▶ [Given request]
Transcribe, exactly as they appear, the line that contains "obj.parent = empty", the line that contains "bpy.data.objects.remove(obj)", and every line in between, and nothing else.

┌────────

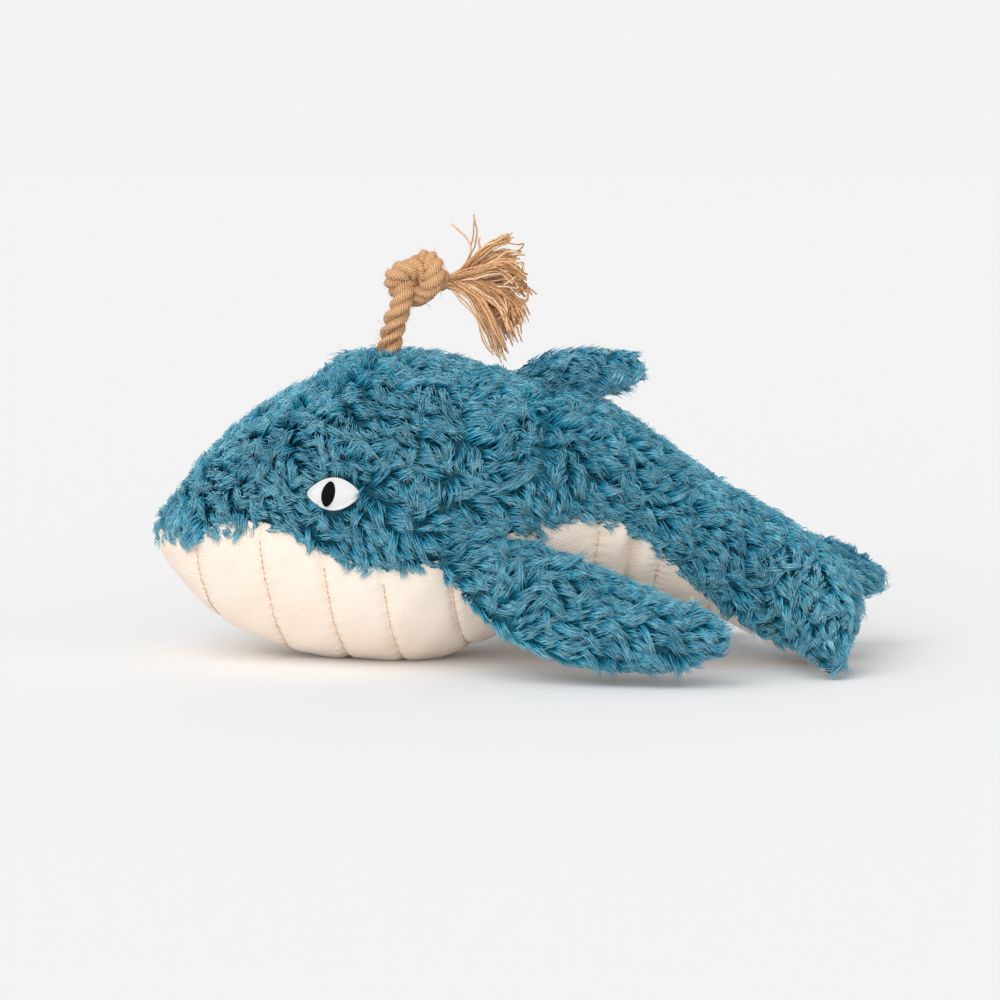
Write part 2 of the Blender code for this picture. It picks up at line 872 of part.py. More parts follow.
def route_curve(points, count):
    """Points at even steps along a smooth curve through the route."""
    points = np.array(points)
    lengths = np.concatenate([[0], np.cumsum(np.linalg.norm(np.diff(points, axis=0), axis=1))])
    fine = np.linspace(0, lengths[-1], count * 20)
    dense = np.array([[smooth(lengths, points[:, k], at) for k in range(3)] for at in fine])
    run = np.concatenate([[0], np.cumsum(np.linalg.norm(np.diff(dense, axis=0), axis=1))])
    even = np.linspace(0, run[-1], count)
    return np.stack([np.interp(even, run, dense[:, k]) for k in range(3)], axis=1), run[-1]


rope_exit = Vector((rope_exit_x, 0, rope_exit_z))
spout_points, rope_length = route_curve([rope_exit + Vector(step) for step in rope_route], rope_points)
arc = np.linspace(0, rope_length, rope_points)
thin_share = np.clip((arc - stem_length) / thinning_length, 0, 1)
radii = rope_radius + (knot_diameter / 2 - rope_radius) * thin_share


def least_gap(points, radii, arc):
    """The least distance between the tube's own surfaces, apart from neighbours along it."""
    apart = np.linalg.norm(points[:, None] - points[None], axis=2) - radii[:, None] - radii[None]
    along = np.abs(arc[:, None] - arc[None])
    return apart[along > rope_diameter * neighbour_share].min()


def tube(name, points, radii, finish):
    """A curve with a bevel through the points, made a mesh so that its caps are welded."""
    data = bpy.data.curves.new(name, "CURVE")
    data.dimensions = "3D"
    data.bevel_depth = rope_radius
    data.bevel_resolution = 2
    data.use_fill_caps = True
    spline = data.splines.new("POLY")
    spline.points.add(len(points) - 1)
    for point, where, radius in zip(spline.points, points, radii):
        point.co = (*where, 1)
        point.radius = radius / rope_radius
    holder = bpy.data.objects.new(name, data)
    bpy.context.scene.collection.objects.link(holder)
    graph = bpy.context.evaluated_depsgraph_get()
    solid = bpy.data.meshes.new_from_object(holder.evaluated_get(graph))
    bpy.data.objects.remove(holder)
    build = bmesh.new()
    build.from_mesh(solid)
    solid.materials.clear()
    return part(name, mesh_from(build, name), finish)


first_step = Vector(spout_points[1] - spout_points[0]).normalized()
foot_points = [Vector(spout_points[0]) + first_step * rope_radius * back for back, wide in foot_shares]
foot_radii = [rope_radius * wide for back, wide in foot_shares]
spout = tube(
    "spout_rope",
    [*foot_points, *[Vector(point) for point in spout_points]],
    [*foot_radii, *radii],
    jute,
)
hang("spout", [spout], rope_exit, (0, 1, 0))
print(f"spout rope: {rope_length * 1000:.1f} mm long, least gap {least_gap(spout_points, radii, arc) * 1000:.2f} mm")

# The tassel, a fan that opens from the rope's end
rope_end = Vector(spout_points[-1])
end_way = Vector(spout_points[-1] - spout_points[-2]).normalized()
tassel_pivot = rope_end + end_way * (tassel_neck_radius + touching_gap)
fan_way = Matrix.Rotation(math.radians(tassel_rise_deg), 3, "Y") @ Vector((1, 0, 0))
fan_up = Vector((0, 1, 0)).cross(fan_way) * -1
# The neck is half a ball about the pivot, so that it turns without touching the rope's end
neck_up = (fan_up - end_way * fan_up.dot(end_way)).normalized()
neck_side = neck_up.cross(end_way)
if neck_side.y < 0:
    neck_side = -neck_side
rows = []
for share in neck_ring_shares:
    back = -tassel_neck_radius * math.sqrt(1 - share * share)
    row = []
    for k in range(tassel_sides):
        angle = 2 * math.pi * k / tassel_sides
        spread = neck_side * math.cos(angle) + neck_up * math.sin(angle)
        row.append(tassel_pivot + end_way * back + spread * tassel_neck_radius * share)
    rows.append(row)
for along_share, high_share, deep_share, rise_share in tassel_shares:
    middle = tassel_pivot + fan_way * tassel_length * along_share + fan_up * tassel_height * rise_share
    row = []
    for k in range(tassel_sides):
        angle = 2 * math.pi * k / tassel_sides
        row.append(
            middle
            + Vector((0, 1, 0)) * math.cos(angle) * tassel_depth / 2 * deep_share
            + fan_up * math.sin(angle) * tassel_height / 2 * high_share
        )
    rows.append(row)
tassel = part("tassel", grid("tassel", rows, closed=True), jute)
hang("tassel", [tassel], tassel_pivot, (0, 1, 0))

# The side fins, the dorsal fin and the flukes, each cut by the body where it lies against it
body_cover = cutter("body_cover", body_loft("body_cover", fur_thickness + touching_gap))
tail_cover = cutter("tail_cover", body_loft("tail_cover", fur_thickness + touching_gap * 2))
cut(tail_cover, front_block)
tail_sweeps = []
for turn_deg in tail_sweep_deg:
    graph = bpy.context.evaluated_depsgraph_get()
    turned_mesh = bpy.data.meshes.new_from_object(tail_cover.evaluated_get(graph))
    bend = Matrix.Translation((bend_x, 0, bend_z))
    turned_mesh.transform(bend @ Matrix.Rotation(math.radians(turn_deg), 4, "Y") @ bend.inverted())
    tail_sweeps.append(cutter(f"tail_turned_{turn_deg}", turned_mesh))

for side_name, side in (("left", -1), ("right", 1)):
    half_run = (fin_shares[0][1][0] - fin_shares[0][0][0]) * fin_length / 2
    seat, along = root_line(fin_root_x, fin_root_above, half_run, fin_rise_deg, side)
    rise, splay = math.radians(fin_rise_deg), math.radians(fin_splay_deg)
    away = Vector(
        (math.sin(rise) * math.cos(splay), side * math.sin(splay), -math.cos(rise) * math.cos(splay))
    )
    frame = plane_frame(seat, along, away)
    outside = 1 if (frame[0] @ Vector((0, 0, 1))).y * side > 0 else -1
    pieces = limb(
        f"{side_name}_fin",
        (
            (f"{side_name}_fin_upper_panel", outside, fur_blue),
            (f"{side_name}_fin_under_panel", -outside, fur_blue),
        ),
        frame,
        fin_length,
        fin_thickness,
        fin_shares,
        (fur_panels[f"trunk_back_panel_{side_name}"],),
        (body_cover, *tail_sweeps),
    )
    hang(f"{side_name}_fin", pieces, seat, along * side)

dorsal_ends = [
    Vector((x, 0, section(x)[1] + fur_thickness + limb_lift_off))
    for x in (dorsal_root_x - dorsal_length / 2, dorsal_root_x + dorsal_length / 2)
]
dorsal_seat = (dorsal_ends[0] + dorsal_ends[1]) / 2
dorsal_along = (dorsal_ends[1] - dorsal_ends[0]).normalized()
fall = math.atan2(-dorsal_along.z, dorsal_along.x)
dorsal_frame = plane_frame(dorsal_seat, dorsal_along, Vector((math.sin(fall), 0, math.cos(fall))))
pieces = limb(
    "dorsal_fin",
    (("dorsal_fin_left_panel", 1, fur_blue), ("dorsal_fin_right_panel", -1, fur_blue)),
    dorsal_frame,
    dorsal_length,
    dorsal_thickness,
    dorsal_shares,
    (fur_panels["trunk_back_panel_left"], fur_panels["trunk_back_panel_right"]),
    (),
)
hang("dorsal_fin", pieces, dorsal_seat, dorsal_along)

for side_name, side in (("left", -1), ("right", 1)):
    above = skin_point(fluke_root_x, math.asin(fluke_root_share)).z
    above -= skin_point(fluke_root_x, seam_angle(fluke_root_x)).z
    seat, along = root_line(fluke_root_x, above, fluke_root_half_run, -fluke_fall_deg, side)
    fall, droop = math.radians(fluke_fall_deg), math.radians(fluke_droop_deg[side_name])
    away = Vector(
        (-math.sin(fall) * math.sin(droop), side * math.cos(droop), -math.cos(fall) * math.sin(droop))
    )
    frame = plane_frame(seat, along, away)
    upper = 1 if (frame[0] @ Vector((0, 0, 1))).z > 0 else -1
    pieces = limb(
        f"{side_name}_fluke",
        (
            (f"{side_name}_fluke_upper_panel", upper, fur_blue),
            (f"{side_name}_fluke_under_panel", -upper, canvas_cream),
        ),
        frame,
        fluke_length,
        fluke_thickness,
        fluke_shares,
        (fur_panels[f"tail_back_panel_{side_name}"],),
        (body_cover,),
    )
    hang(f"{side_name}_fluke", pieces, seat, along * side)

tail_pieces = [
    fur_panels["tail_back_panel_left"],
    fur_panels["tail_back_panel_right"],
    belly_panels["tail"],
    stuffings["tail"],
]
hang("tail", tail_pieces, (bend_x, 0, bend_z), (0, 1, 0))
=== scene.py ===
"""A plush whale with a canvas belly and a spout of jute rope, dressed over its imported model."""

import math

import bpy
import numpy as np
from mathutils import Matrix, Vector, kdtree, noise


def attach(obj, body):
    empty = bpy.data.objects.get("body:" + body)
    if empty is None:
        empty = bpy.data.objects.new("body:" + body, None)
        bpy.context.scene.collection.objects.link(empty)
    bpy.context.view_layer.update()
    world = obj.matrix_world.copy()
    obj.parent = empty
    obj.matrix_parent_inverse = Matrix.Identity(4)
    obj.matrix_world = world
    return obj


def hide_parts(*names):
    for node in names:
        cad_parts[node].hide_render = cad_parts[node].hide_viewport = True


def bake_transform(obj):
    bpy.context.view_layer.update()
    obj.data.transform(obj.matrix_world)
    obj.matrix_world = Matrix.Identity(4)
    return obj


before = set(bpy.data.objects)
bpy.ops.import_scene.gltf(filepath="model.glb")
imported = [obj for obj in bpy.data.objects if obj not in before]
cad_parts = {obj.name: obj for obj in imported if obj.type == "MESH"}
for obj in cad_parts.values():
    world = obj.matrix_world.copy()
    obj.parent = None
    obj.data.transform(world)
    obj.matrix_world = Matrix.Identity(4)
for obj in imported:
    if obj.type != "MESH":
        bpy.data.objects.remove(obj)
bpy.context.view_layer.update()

# The camera of the photograph: a long lens a step and a half away, a little above the whale and a little
# behind its middle, so that the tail is nearer than the nose.
camera_distance = 1.5
camera_height_deg = 5.5
camera_turn_deg = 7.0
photo_width = 0.430
aim = Vector((-0.0065, 0.0, 0.0682))
height, turn = math.radians(camera_height_deg), math.radians(camera_turn_deg)
to_camera = Vector((math.sin(turn) * math.cos(height), -math.cos(turn) * math.cos(height), math.sin(height)))
bpy.ops.object.camera_add(location=aim + to_camera * camera_distance)
camera = bpy.context.object
camera.rotation_euler = to_camera.to_track_quat("Z", "Y").to_euler()
camera.data.sensor_width = 36
camera.data.lens = camera.data.sensor_width * camera_distance / photo_width
camera.data.clip_end = 200
bpy.context.scene.camera = camera
bpy.context.scene.view_settings.view_transform = "Standard"

# The studio: a wide pale floor, a soft key light from above and the left, a low one from the front, weak ones
# from the right and the back, and an even pale surround. Suns light the whole floor alike, so that it runs
# into the surround without an edge.
floor_white = 0.93
surround_white = 0.895


def nothing_selected():
    if bpy.context.mode != "OBJECT":
        bpy.ops.object.mode_set(mode="OBJECT")
    bpy.ops.object.select_all(action="DESELECT")


def add_node(tree, kind, inputs=None, **settings):
    """A node with its settings and with its inputs, which are values or other nodes' outputs."""
    made = tree.nodes.new(kind)
    for key, value in settings.items():
        setattr(made, key, value)
    for key, value in (inputs or {}).items():
        if isinstance(value, bpy.types.NodeSocket):
            tree.links.new(value, made.inputs[key])
        else:
            made.inputs[key].default_value = value
    return made


def new_material(name, roughness, **constants):
    """A material with a Principled shader, whose constant values stand on its own sockets."""
    made = bpy.data.materials.new(name)
    made.use_nodes = True
    shader = made.node_tree.nodes["Principled BSDF"]
    shader.inputs["Roughness"].default_value = roughness
    for key, value in constants.items():
        shader.inputs[key.replace("_", " ")].default_value = value
    return made, made.node_tree, shader


nothing_selected()
bpy.ops.mesh.primitive_plane_add(size=120, location=(0, 0, 0))
floor = bpy.context.object
floor.name = "studio_floor"
floor_paper, tree, shader = new_material("floor_paper", 1.0, Specular_IOR_Level=0.0)
shader.inputs["Base Color"].default_value = (floor_white, floor_white, floor_white, 1)
floor.data.materials.append(floor_paper)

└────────

▶ [Solution to the problem]
    obj.parent = empty
    obj.matrix_parent_inverse = Matrix.Identity(4)
    obj.matrix_world = world
    return obj


def hide_parts(*names):
    for node in names:
        cad_parts[node].hide_render = cad_parts[node].hide_viewport = True


def bake_transform(obj):
    bpy.context.view_layer.update()
    obj.data.transform(obj.matrix_world)
    obj.matrix_world = Matrix.Identity(4)
    return obj


before = set(bpy.data.objects)
bpy.ops.import_scene.gltf(filepath="model.glb")
imported = [obj for obj in bpy.data.objects if obj not in before]
cad_parts = {obj.name: obj for obj in imported if obj.type == "MESH"}
for obj in cad_parts.values():
    world = obj.matrix_world.copy()
    obj.parent = None
    obj.data.transform(world)
    obj.matrix_world = Matrix.Identity(4)
for obj in imported:
    if obj.type != "MESH":
        bpy.data.objects.remove(obj)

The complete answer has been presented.